» **Task directions**: Write out only the span of lines that begins at the line with "Write part 2" and ends at the line with "ROOT_CAP = 1.2". Keep both end lines, word for word.

** start of Provided records **

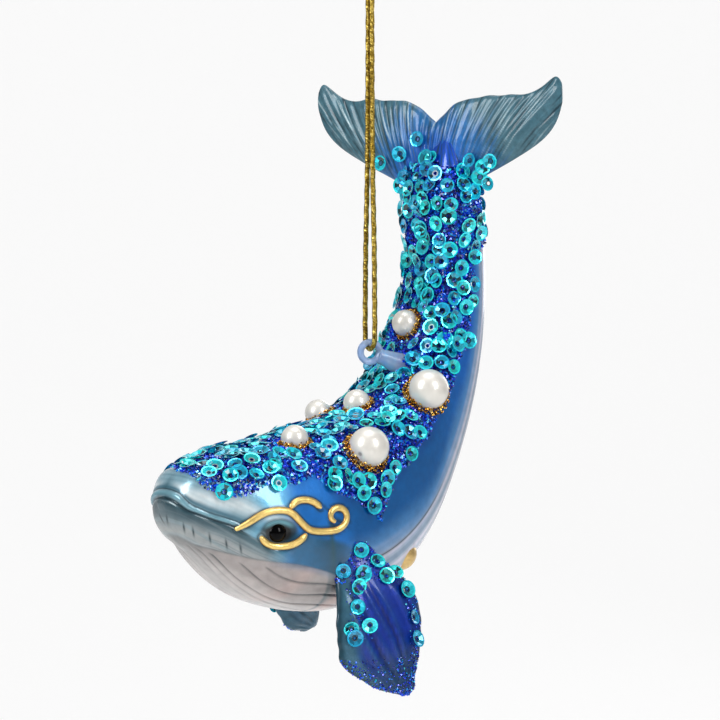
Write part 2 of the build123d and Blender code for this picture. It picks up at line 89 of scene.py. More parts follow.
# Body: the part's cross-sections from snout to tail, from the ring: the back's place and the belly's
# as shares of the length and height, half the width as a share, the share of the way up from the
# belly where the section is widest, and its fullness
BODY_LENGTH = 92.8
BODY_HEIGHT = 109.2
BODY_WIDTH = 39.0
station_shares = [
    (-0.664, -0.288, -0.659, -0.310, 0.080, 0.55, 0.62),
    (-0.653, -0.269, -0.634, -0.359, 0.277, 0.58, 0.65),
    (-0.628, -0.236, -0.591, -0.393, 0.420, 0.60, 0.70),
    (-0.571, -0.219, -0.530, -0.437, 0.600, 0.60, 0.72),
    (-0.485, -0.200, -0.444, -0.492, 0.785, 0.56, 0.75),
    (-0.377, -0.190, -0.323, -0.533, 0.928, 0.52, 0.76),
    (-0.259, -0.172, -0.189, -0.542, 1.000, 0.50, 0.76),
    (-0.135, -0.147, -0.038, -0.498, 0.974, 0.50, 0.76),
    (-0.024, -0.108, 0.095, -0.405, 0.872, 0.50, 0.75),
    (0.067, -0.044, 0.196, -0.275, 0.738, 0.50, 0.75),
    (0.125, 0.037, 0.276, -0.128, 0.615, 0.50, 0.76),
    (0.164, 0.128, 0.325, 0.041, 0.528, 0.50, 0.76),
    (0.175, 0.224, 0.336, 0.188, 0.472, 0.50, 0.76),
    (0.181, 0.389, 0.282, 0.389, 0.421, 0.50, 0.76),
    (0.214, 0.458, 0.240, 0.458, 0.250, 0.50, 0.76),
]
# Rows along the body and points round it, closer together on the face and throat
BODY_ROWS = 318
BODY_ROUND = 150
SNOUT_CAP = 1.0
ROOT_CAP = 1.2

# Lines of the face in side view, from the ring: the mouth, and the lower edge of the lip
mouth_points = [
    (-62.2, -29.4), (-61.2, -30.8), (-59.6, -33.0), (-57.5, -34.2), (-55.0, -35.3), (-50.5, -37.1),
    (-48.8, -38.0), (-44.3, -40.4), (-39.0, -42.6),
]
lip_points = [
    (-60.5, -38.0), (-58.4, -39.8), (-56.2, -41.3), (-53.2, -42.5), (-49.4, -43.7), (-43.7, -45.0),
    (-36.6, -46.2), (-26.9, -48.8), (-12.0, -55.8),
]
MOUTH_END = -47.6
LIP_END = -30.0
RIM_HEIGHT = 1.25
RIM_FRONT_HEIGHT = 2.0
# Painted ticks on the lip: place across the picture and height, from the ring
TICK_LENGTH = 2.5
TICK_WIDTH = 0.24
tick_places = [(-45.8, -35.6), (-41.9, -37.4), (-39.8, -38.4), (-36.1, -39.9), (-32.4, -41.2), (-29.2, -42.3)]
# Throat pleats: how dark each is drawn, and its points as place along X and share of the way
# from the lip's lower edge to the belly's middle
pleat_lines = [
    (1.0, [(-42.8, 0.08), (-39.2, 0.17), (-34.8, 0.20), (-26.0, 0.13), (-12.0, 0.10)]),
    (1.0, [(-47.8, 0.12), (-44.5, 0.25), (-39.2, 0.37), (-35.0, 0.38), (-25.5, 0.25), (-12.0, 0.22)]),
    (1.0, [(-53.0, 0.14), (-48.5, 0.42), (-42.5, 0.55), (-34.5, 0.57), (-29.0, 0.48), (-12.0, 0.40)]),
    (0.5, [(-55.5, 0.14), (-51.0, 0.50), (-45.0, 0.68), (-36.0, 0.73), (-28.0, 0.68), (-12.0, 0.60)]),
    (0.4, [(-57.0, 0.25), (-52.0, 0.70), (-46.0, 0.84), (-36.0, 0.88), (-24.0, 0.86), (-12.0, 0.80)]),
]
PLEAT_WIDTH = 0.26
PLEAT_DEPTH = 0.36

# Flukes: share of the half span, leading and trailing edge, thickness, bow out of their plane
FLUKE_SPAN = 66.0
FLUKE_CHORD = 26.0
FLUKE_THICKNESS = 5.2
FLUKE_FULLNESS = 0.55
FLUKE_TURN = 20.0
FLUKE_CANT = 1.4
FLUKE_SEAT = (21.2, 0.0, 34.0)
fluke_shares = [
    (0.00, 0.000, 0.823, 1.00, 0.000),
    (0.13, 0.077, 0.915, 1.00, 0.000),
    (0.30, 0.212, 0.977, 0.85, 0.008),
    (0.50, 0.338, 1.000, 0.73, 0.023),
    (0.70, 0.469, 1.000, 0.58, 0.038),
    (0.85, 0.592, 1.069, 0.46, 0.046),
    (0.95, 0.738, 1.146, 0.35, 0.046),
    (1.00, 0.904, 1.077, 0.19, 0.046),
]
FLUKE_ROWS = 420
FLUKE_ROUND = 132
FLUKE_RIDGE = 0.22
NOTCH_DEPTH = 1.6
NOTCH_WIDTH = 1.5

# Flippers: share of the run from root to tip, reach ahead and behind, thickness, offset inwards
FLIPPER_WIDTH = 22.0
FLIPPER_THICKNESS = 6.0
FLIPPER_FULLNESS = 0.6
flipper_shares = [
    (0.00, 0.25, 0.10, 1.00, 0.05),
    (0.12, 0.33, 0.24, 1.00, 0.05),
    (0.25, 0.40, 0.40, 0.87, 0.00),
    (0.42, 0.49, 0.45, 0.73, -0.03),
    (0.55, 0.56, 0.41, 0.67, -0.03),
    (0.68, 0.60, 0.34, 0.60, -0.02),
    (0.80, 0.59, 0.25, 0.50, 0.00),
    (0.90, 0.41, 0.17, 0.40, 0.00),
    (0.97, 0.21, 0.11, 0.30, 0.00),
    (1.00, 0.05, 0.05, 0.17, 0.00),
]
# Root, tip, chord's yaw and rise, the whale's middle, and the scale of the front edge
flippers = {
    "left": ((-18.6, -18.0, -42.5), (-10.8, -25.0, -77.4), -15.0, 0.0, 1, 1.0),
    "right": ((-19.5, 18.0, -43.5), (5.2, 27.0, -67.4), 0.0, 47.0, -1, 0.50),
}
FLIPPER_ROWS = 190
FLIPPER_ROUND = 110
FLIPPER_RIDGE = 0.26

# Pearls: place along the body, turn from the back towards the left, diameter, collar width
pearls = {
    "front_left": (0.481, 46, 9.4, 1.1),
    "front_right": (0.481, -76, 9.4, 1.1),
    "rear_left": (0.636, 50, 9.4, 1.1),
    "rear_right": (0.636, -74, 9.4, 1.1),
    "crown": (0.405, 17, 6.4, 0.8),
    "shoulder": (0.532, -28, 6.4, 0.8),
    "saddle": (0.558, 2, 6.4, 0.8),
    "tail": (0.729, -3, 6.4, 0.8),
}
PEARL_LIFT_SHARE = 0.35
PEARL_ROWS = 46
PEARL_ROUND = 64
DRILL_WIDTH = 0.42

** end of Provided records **
** start of Provided records **

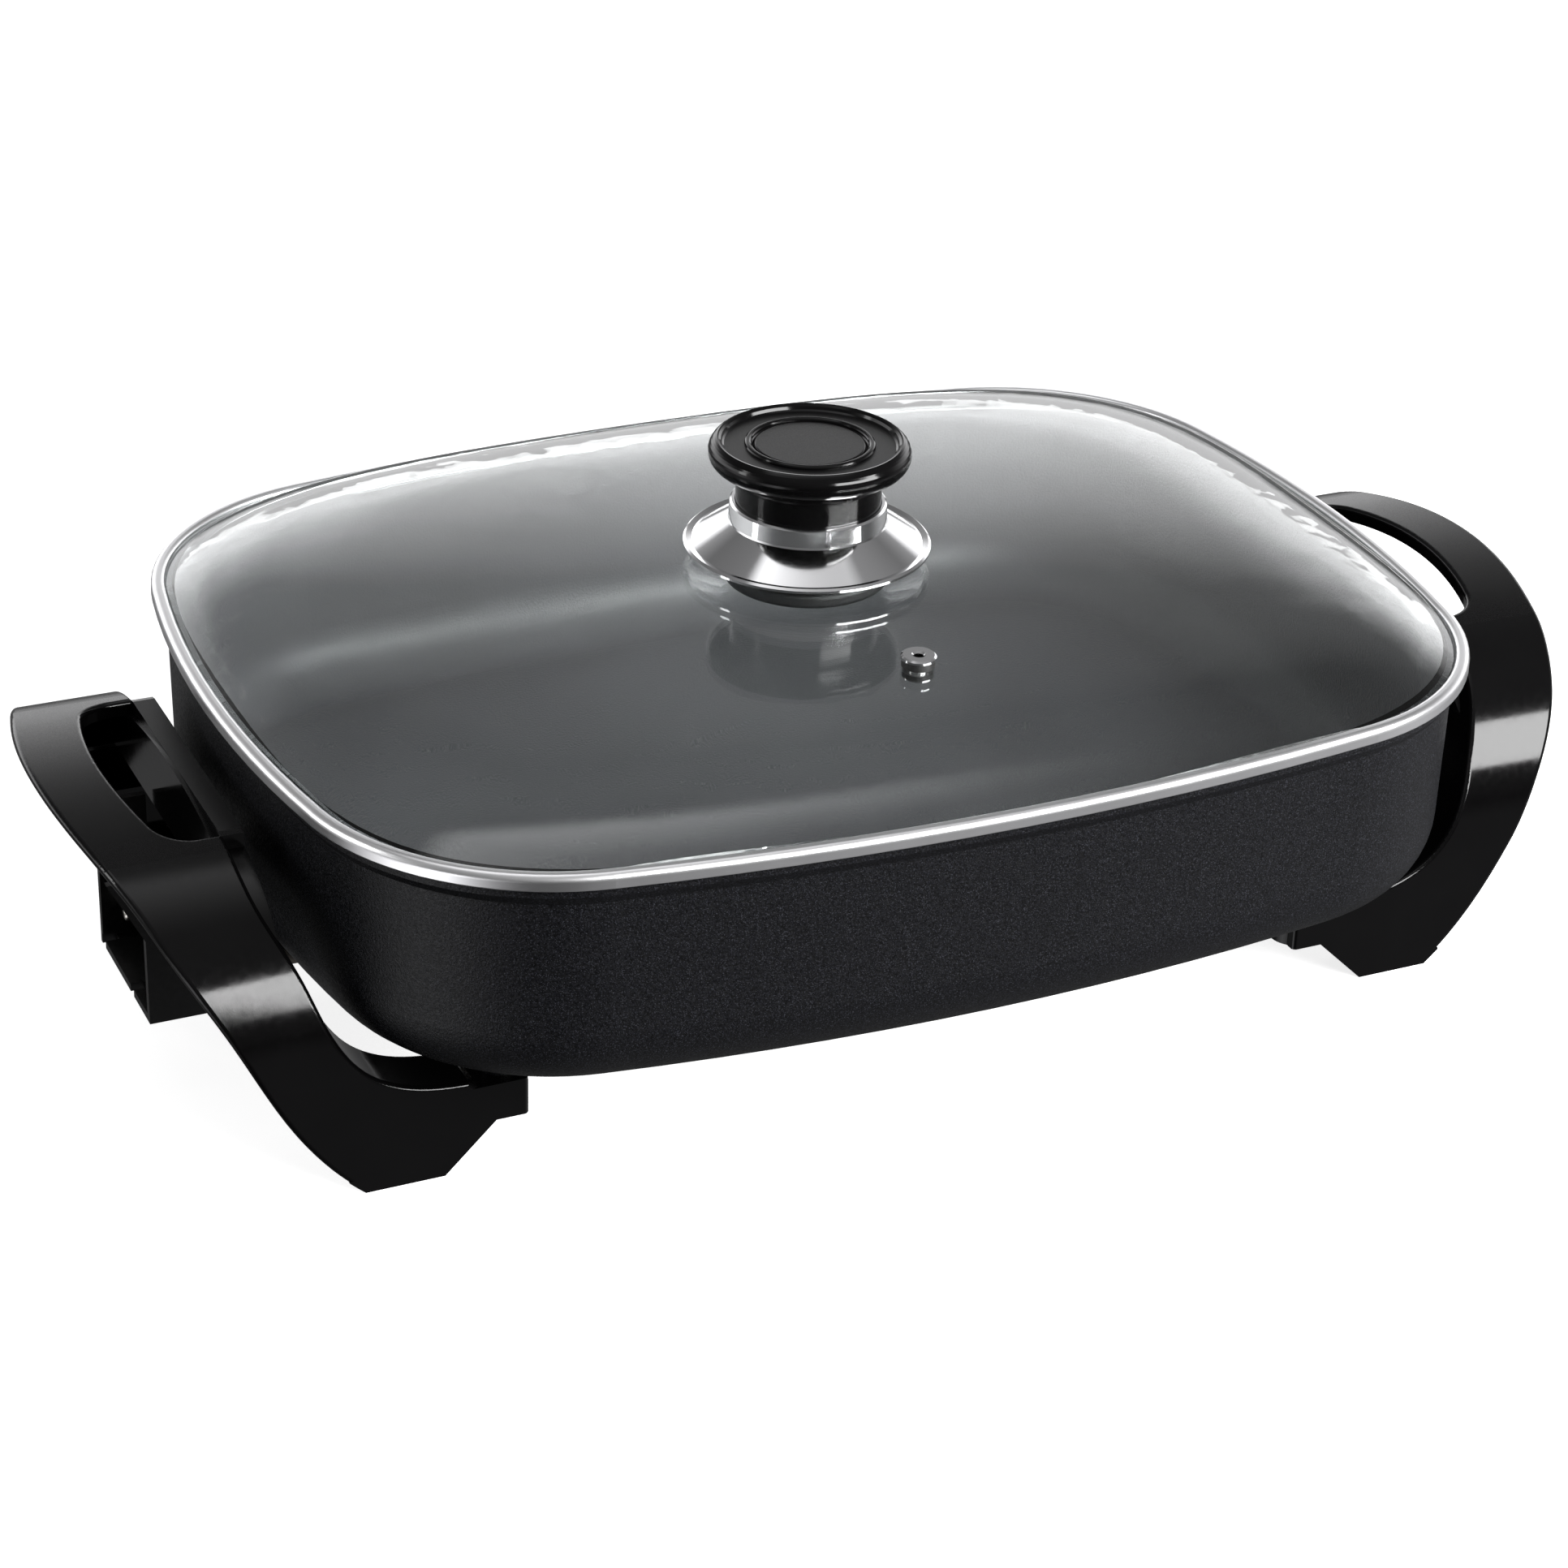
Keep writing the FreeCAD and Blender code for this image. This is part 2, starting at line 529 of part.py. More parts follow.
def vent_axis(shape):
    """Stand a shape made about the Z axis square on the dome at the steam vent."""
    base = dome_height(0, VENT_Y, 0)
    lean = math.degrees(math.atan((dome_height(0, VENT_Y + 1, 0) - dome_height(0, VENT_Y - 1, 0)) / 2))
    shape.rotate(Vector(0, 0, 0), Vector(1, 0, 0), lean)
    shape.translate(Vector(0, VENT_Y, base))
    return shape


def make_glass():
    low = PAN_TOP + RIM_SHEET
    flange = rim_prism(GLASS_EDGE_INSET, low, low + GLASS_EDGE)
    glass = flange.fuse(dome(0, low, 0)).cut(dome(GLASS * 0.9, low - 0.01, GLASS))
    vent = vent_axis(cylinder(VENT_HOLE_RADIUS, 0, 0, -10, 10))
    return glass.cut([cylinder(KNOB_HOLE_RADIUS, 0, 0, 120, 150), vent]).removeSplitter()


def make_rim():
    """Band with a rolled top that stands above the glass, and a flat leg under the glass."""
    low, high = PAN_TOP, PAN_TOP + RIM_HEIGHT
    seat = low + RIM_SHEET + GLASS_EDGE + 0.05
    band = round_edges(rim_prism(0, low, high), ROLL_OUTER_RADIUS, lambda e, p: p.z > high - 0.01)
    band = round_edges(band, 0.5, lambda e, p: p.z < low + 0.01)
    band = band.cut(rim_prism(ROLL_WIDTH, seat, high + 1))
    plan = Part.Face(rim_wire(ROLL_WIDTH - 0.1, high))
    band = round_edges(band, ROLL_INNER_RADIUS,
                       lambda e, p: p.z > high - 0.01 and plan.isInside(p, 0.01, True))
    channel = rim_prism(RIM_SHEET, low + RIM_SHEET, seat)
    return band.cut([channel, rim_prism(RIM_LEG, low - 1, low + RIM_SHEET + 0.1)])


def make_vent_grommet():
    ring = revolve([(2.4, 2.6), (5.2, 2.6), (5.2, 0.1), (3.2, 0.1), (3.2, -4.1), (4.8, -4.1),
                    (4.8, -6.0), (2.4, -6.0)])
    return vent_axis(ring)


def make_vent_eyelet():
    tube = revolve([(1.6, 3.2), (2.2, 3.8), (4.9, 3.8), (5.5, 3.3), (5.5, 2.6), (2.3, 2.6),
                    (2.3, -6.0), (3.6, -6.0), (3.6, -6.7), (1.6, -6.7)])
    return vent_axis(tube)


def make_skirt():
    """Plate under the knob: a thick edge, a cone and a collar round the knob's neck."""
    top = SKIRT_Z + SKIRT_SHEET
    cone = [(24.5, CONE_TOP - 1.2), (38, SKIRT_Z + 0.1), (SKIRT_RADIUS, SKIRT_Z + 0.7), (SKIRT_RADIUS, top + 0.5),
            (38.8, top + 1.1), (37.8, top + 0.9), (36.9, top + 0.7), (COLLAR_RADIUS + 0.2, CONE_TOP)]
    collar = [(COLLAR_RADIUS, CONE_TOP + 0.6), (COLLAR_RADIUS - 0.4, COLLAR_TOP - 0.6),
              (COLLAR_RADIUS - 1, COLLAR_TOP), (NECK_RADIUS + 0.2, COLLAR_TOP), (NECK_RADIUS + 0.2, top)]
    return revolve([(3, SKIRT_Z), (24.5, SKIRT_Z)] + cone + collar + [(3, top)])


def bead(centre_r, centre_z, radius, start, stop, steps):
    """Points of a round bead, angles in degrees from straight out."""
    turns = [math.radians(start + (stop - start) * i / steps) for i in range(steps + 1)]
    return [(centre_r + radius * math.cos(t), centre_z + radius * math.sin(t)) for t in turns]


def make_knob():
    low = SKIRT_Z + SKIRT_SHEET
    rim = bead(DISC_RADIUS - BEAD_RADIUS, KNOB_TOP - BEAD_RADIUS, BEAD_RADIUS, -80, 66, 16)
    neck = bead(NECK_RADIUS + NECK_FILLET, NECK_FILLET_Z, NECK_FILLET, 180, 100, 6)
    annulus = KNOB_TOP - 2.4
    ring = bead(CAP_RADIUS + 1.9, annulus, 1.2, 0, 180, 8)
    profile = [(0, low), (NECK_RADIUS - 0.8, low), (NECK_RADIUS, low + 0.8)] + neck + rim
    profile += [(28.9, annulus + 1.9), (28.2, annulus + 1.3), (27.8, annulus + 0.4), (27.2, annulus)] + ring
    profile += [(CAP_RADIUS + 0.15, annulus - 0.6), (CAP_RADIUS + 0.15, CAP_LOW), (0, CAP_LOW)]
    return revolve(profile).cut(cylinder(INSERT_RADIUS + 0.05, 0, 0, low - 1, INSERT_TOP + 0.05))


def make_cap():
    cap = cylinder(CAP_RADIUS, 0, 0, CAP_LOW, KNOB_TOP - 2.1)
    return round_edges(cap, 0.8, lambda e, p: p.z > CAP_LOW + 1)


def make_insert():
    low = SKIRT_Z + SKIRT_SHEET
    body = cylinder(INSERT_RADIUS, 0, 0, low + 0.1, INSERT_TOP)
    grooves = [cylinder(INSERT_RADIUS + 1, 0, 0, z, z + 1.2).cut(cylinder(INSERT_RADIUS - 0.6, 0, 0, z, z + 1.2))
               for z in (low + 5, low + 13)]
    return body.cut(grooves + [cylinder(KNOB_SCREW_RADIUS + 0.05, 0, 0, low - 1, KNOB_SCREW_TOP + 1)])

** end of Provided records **
** start of Provided records **

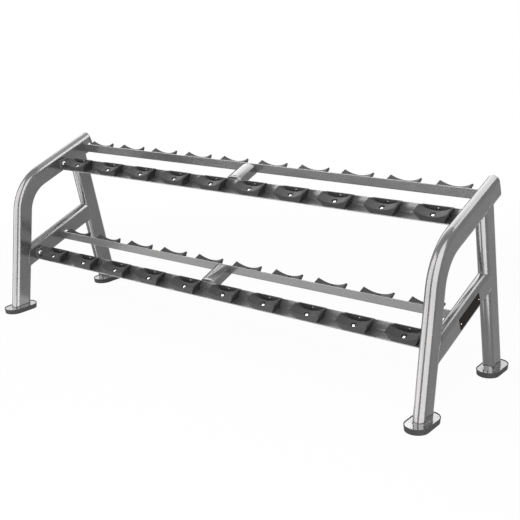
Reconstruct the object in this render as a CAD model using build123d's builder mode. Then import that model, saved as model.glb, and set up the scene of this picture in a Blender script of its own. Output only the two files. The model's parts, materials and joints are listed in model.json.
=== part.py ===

** end of Provided records **

» **Task result**:
Write part 2 of the build123d and Blender code for this picture. It picks up at line 89 of scene.py. More parts follow.
# Body: the part's cross-sections from snout to tail, from the ring: the back's place and the belly's
# as shares of the length and height, half the width as a share, the share of the way up from the
# belly where the section is widest, and its fullness
BODY_LENGTH = 92.8
BODY_HEIGHT = 109.2
BODY_WIDTH = 39.0
station_shares = [
    (-0.664, -0.288, -0.659, -0.310, 0.080, 0.55, 0.62),
    (-0.653, -0.269, -0.634, -0.359, 0.277, 0.58, 0.65),
    (-0.628, -0.236, -0.591, -0.393, 0.420, 0.60, 0.70),
    (-0.571, -0.219, -0.530, -0.437, 0.600, 0.60, 0.72),
    (-0.485, -0.200, -0.444, -0.492, 0.785, 0.56, 0.75),
    (-0.377, -0.190, -0.323, -0.533, 0.928, 0.52, 0.76),
    (-0.259, -0.172, -0.189, -0.542, 1.000, 0.50, 0.76),
    (-0.135, -0.147, -0.038, -0.498, 0.974, 0.50, 0.76),
    (-0.024, -0.108, 0.095, -0.405, 0.872, 0.50, 0.75),
    (0.067, -0.044, 0.196, -0.275, 0.738, 0.50, 0.75),
    (0.125, 0.037, 0.276, -0.128, 0.615, 0.50, 0.76),
    (0.164, 0.128, 0.325, 0.041, 0.528, 0.50, 0.76),
    (0.175, 0.224, 0.336, 0.188, 0.472, 0.50, 0.76),
    (0.181, 0.389, 0.282, 0.389, 0.421, 0.50, 0.76),
    (0.214, 0.458, 0.240, 0.458, 0.250, 0.50, 0.76),
]
# Rows along the body and points round it, closer together on the face and throat
BODY_ROWS = 318
BODY_ROUND = 150
SNOUT_CAP = 1.0
ROOT_CAP = 1.2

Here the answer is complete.